- RECORD LIST
========================

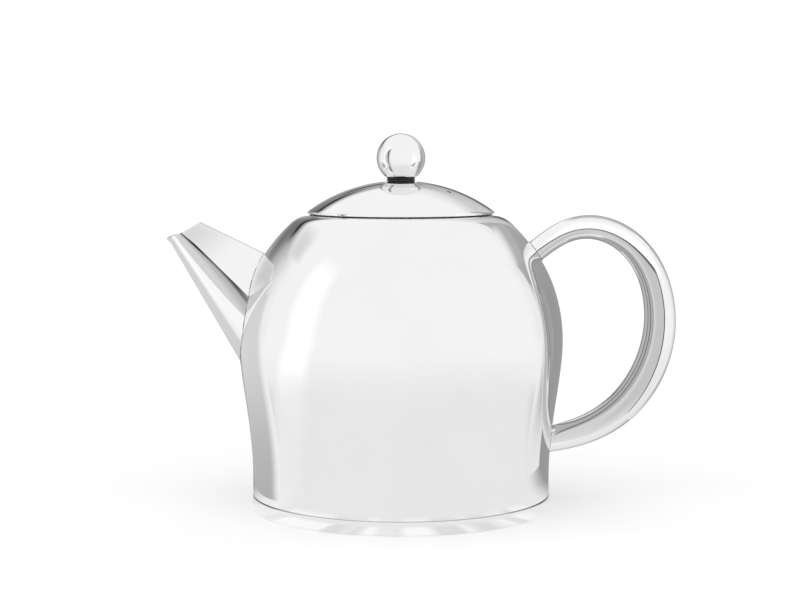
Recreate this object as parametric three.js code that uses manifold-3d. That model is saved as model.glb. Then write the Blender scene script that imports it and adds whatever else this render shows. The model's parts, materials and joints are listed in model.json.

========================

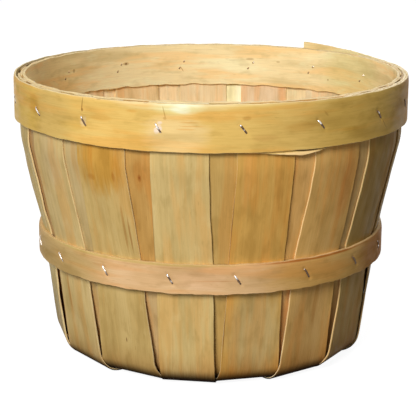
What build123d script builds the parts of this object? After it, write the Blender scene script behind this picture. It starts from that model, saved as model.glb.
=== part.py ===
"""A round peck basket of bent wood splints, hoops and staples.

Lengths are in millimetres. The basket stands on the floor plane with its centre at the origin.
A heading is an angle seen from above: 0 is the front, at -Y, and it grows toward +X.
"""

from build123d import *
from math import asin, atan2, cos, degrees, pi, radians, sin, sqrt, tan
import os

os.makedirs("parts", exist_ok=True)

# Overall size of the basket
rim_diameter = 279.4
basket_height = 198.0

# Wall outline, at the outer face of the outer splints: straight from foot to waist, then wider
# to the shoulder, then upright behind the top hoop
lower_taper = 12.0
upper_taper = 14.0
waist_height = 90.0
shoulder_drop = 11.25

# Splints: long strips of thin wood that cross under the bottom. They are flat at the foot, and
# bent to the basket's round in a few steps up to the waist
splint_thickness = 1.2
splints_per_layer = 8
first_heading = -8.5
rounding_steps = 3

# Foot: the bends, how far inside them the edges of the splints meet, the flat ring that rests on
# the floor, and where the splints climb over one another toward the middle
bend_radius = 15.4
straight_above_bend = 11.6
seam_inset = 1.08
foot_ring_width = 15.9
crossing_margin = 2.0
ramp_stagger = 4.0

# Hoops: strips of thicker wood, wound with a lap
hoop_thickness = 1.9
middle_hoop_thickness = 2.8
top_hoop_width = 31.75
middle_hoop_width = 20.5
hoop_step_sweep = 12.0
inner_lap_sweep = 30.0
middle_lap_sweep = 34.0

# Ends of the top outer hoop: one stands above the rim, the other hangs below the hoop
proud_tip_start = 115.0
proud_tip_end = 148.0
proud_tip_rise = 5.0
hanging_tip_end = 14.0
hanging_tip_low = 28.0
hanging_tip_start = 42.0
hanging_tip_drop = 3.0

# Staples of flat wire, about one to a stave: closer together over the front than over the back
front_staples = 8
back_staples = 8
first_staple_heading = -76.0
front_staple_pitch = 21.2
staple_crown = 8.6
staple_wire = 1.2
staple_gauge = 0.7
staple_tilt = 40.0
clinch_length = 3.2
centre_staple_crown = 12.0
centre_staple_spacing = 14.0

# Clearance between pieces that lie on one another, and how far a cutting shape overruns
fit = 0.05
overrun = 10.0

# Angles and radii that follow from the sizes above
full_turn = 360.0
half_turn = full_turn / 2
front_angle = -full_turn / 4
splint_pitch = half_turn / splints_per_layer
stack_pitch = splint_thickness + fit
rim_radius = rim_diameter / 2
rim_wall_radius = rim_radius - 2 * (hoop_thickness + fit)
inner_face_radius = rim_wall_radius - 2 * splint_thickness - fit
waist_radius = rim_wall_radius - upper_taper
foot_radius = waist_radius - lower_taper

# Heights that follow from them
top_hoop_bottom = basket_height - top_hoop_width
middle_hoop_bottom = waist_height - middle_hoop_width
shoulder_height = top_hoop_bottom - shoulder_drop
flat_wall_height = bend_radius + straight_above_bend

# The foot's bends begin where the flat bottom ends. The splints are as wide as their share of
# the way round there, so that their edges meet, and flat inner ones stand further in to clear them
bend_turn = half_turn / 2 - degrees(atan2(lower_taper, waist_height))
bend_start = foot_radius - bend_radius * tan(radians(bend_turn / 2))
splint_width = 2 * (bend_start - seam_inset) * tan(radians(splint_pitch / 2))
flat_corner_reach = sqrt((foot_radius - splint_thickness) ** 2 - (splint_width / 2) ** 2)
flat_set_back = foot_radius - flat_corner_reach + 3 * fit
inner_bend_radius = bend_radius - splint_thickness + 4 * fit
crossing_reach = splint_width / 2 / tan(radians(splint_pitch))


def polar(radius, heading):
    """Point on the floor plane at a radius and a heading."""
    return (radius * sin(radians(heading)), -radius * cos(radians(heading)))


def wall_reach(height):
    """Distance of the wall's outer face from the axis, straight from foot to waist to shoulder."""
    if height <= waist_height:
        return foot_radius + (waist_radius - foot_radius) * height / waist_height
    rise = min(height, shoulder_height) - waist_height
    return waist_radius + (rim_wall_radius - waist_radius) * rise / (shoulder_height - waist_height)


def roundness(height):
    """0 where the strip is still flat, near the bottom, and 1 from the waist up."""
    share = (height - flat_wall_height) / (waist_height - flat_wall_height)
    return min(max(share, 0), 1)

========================

- THE TASK
Output the lines of the records above exactly as they appear, from the line containing "What build123d script" through the line containing "hanging_tip_drop = 3.0".

- EXERCISE ANSWER
What build123d script builds the parts of this object? After it, write the Blender scene script behind this picture. It starts from that model, saved as model.glb.
=== part.py ===
"""A round peck basket of bent wood splints, hoops and staples.

Lengths are in millimetres. The basket stands on the floor plane with its centre at the origin.
A heading is an angle seen from above: 0 is the front, at -Y, and it grows toward +X.
"""

from build123d import *
from math import asin, atan2, cos, degrees, pi, radians, sin, sqrt, tan
import os

os.makedirs("parts", exist_ok=True)

# Overall size of the basket
rim_diameter = 279.4
basket_height = 198.0

# Wall outline, at the outer face of the outer splints: straight from foot to waist, then wider
# to the shoulder, then upright behind the top hoop
lower_taper = 12.0
upper_taper = 14.0
waist_height = 90.0
shoulder_drop = 11.25

# Splints: long strips of thin wood that cross under the bottom. They are flat at the foot, and
# bent to the basket's round in a few steps up to the waist
splint_thickness = 1.2
splints_per_layer = 8
first_heading = -8.5
rounding_steps = 3

# Foot: the bends, how far inside them the edges of the splints meet, the flat ring that rests on
# the floor, and where the splints climb over one another toward the middle
bend_radius = 15.4
straight_above_bend = 11.6
seam_inset = 1.08
foot_ring_width = 15.9
crossing_margin = 2.0
ramp_stagger = 4.0

# Hoops: strips of thicker wood, wound with a lap
hoop_thickness = 1.9
middle_hoop_thickness = 2.8
top_hoop_width = 31.75
middle_hoop_width = 20.5
hoop_step_sweep = 12.0
inner_lap_sweep = 30.0
middle_lap_sweep = 34.0

# Ends of the top outer hoop: one stands above the rim, the other hangs below the hoop
proud_tip_start = 115.0
proud_tip_end = 148.0
proud_tip_rise = 5.0
hanging_tip_end = 14.0
hanging_tip_low = 28.0
hanging_tip_start = 42.0
hanging_tip_drop = 3.0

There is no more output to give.